Non-RET LGC cancellations increased by 71% in Q1 2023 compared to the same period in 2022 from 1.2 million to 2.1 million LGCs (see Figure 2.4). The strong increase was driven by voluntary cancellations which reached a new quarterly record for Q1 2023 of 1.2 million LGCs cancelled. A wide range of organisations cancelled LGCs in Q1 2023 including retailers, local governments and construction companies that reflects the growing importance of voluntary net zero commitments in the private sector. Nearly 80% of cancellations occurred in March 2023.
While this level of growth year on year for Q1 may not be sustained throughout the year, demand from individual renewable energy commitments is expected to again see significant growth this year. This will likely see non-RET cancellations in 2023 materially surpass the 7.4 million cancelled in 2022. We estimate a minimum of 8 million LGCs will be cancelled against non-RET demand in 2023, but it could go much higher. The level of voluntary demand growth will be an important watch point for the rest of this year.

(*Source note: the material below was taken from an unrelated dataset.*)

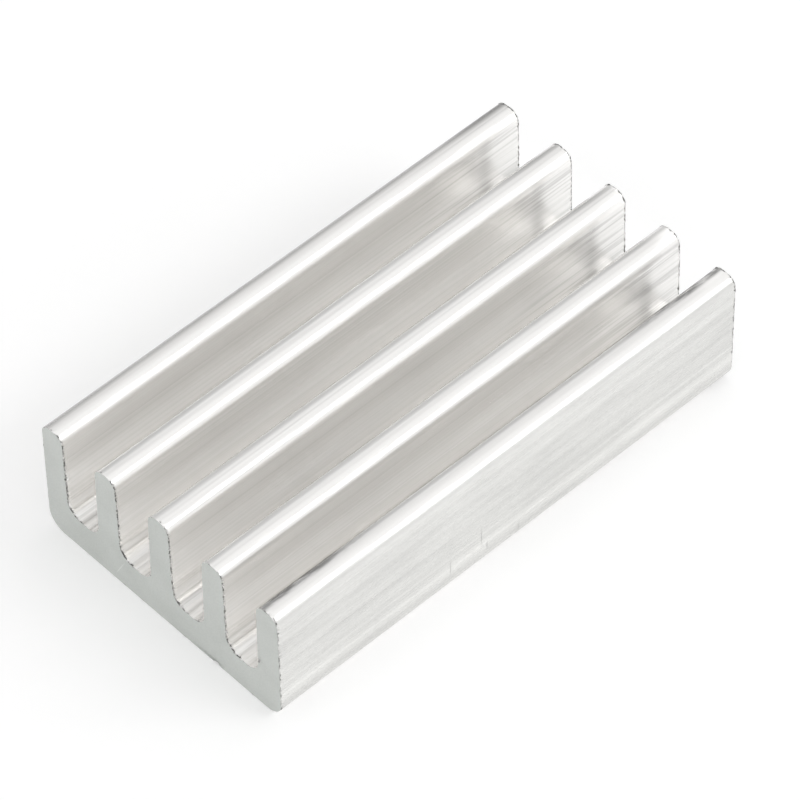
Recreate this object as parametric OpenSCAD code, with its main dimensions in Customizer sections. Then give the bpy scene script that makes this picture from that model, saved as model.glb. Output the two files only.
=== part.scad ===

There is no limit on voluntary cancellations of LGCs. Programs such as GreenPower and Climate Active recognise the cancellation of LGCs to prove use of renewable electricity. LGCs are an important source of voluntary cancellations as evidenced in the
Corporate Emissions Reduction Transparency (CERT) report. Voluntary cancellations of LGCs comprised 32% of certificate surrenders in 2022.
LGC spot prices fell 16% during Q1 2023 from $57 to $49.25 (see Figure 2.5), reaching a low of $42.50 on 20 February. Prices strengthened to about $52 by the end of April as industry worked through likely LGC supply/demand dynamics and the likely impact of proposed REGOs.
Cal23 to Cal25 forward prices generally follow the shape of spot prices. However, longer-dated forwards from Cal26 diverged. Cal26 and longer-dated prices may increase once the market fully considers the LGC supply and demand situation further out as discussed in the Q4 2022 QCMR.
5This is the existing generation capacity before the RET commenced that are not eligible for LGCs.